### GIVEN EXERCISE
Your task is to copy every line of this material exactly.

### SUPPLIED MATERIAL
******
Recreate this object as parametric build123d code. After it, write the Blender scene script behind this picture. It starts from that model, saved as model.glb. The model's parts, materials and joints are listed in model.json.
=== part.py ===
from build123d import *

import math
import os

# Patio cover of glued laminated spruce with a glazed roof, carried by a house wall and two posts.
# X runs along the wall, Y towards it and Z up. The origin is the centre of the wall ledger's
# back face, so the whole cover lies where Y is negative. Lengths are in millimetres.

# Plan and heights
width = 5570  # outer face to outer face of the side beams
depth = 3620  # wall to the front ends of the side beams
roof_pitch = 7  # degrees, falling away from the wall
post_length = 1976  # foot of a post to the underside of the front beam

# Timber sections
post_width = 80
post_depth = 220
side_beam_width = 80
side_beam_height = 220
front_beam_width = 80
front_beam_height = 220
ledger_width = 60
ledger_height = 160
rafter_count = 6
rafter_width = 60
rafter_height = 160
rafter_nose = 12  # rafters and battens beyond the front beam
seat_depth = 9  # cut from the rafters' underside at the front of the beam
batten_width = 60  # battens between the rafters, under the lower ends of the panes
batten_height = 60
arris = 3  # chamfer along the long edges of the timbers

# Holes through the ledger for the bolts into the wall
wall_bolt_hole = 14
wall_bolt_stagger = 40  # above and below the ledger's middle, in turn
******
### THE SOLUTION
Recreate this object as parametric build123d code. After it, write the Blender scene script behind this picture. It starts from that model, saved as model.glb. The model's parts, materials and joints are listed in model.json.
=== part.py ===
from build123d import *

import math
import os

# Patio cover of glued laminated spruce with a glazed roof, carried by a house wall and two posts.
# X runs along the wall, Y towards it and Z up. The origin is the centre of the wall ledger's
# back face, so the whole cover lies where Y is negative. Lengths are in millimetres.

# Plan and heights
width = 5570  # outer face to outer face of the side beams
depth = 3620  # wall to the front ends of the side beams
roof_pitch = 7  # degrees, falling away from the wall
post_length = 1976  # foot of a post to the underside of the front beam

# Timber sections
post_width = 80
post_depth = 220
side_beam_width = 80
side_beam_height = 220
front_beam_width = 80
front_beam_height = 220
ledger_width = 60
ledger_height = 160
rafter_count = 6
rafter_width = 60
rafter_height = 160
rafter_nose = 12  # rafters and battens beyond the front beam
seat_depth = 9  # cut from the rafters' underside at the front of the beam
batten_width = 60  # battens between the rafters, under the lower ends of the panes
batten_height = 60
arris = 3  # chamfer along the long edges of the timbers

# Holes through the ledger for the bolts into the wall
wall_bolt_hole = 14
wall_bolt_stagger = 40  # above and below the ledger's middle, in turn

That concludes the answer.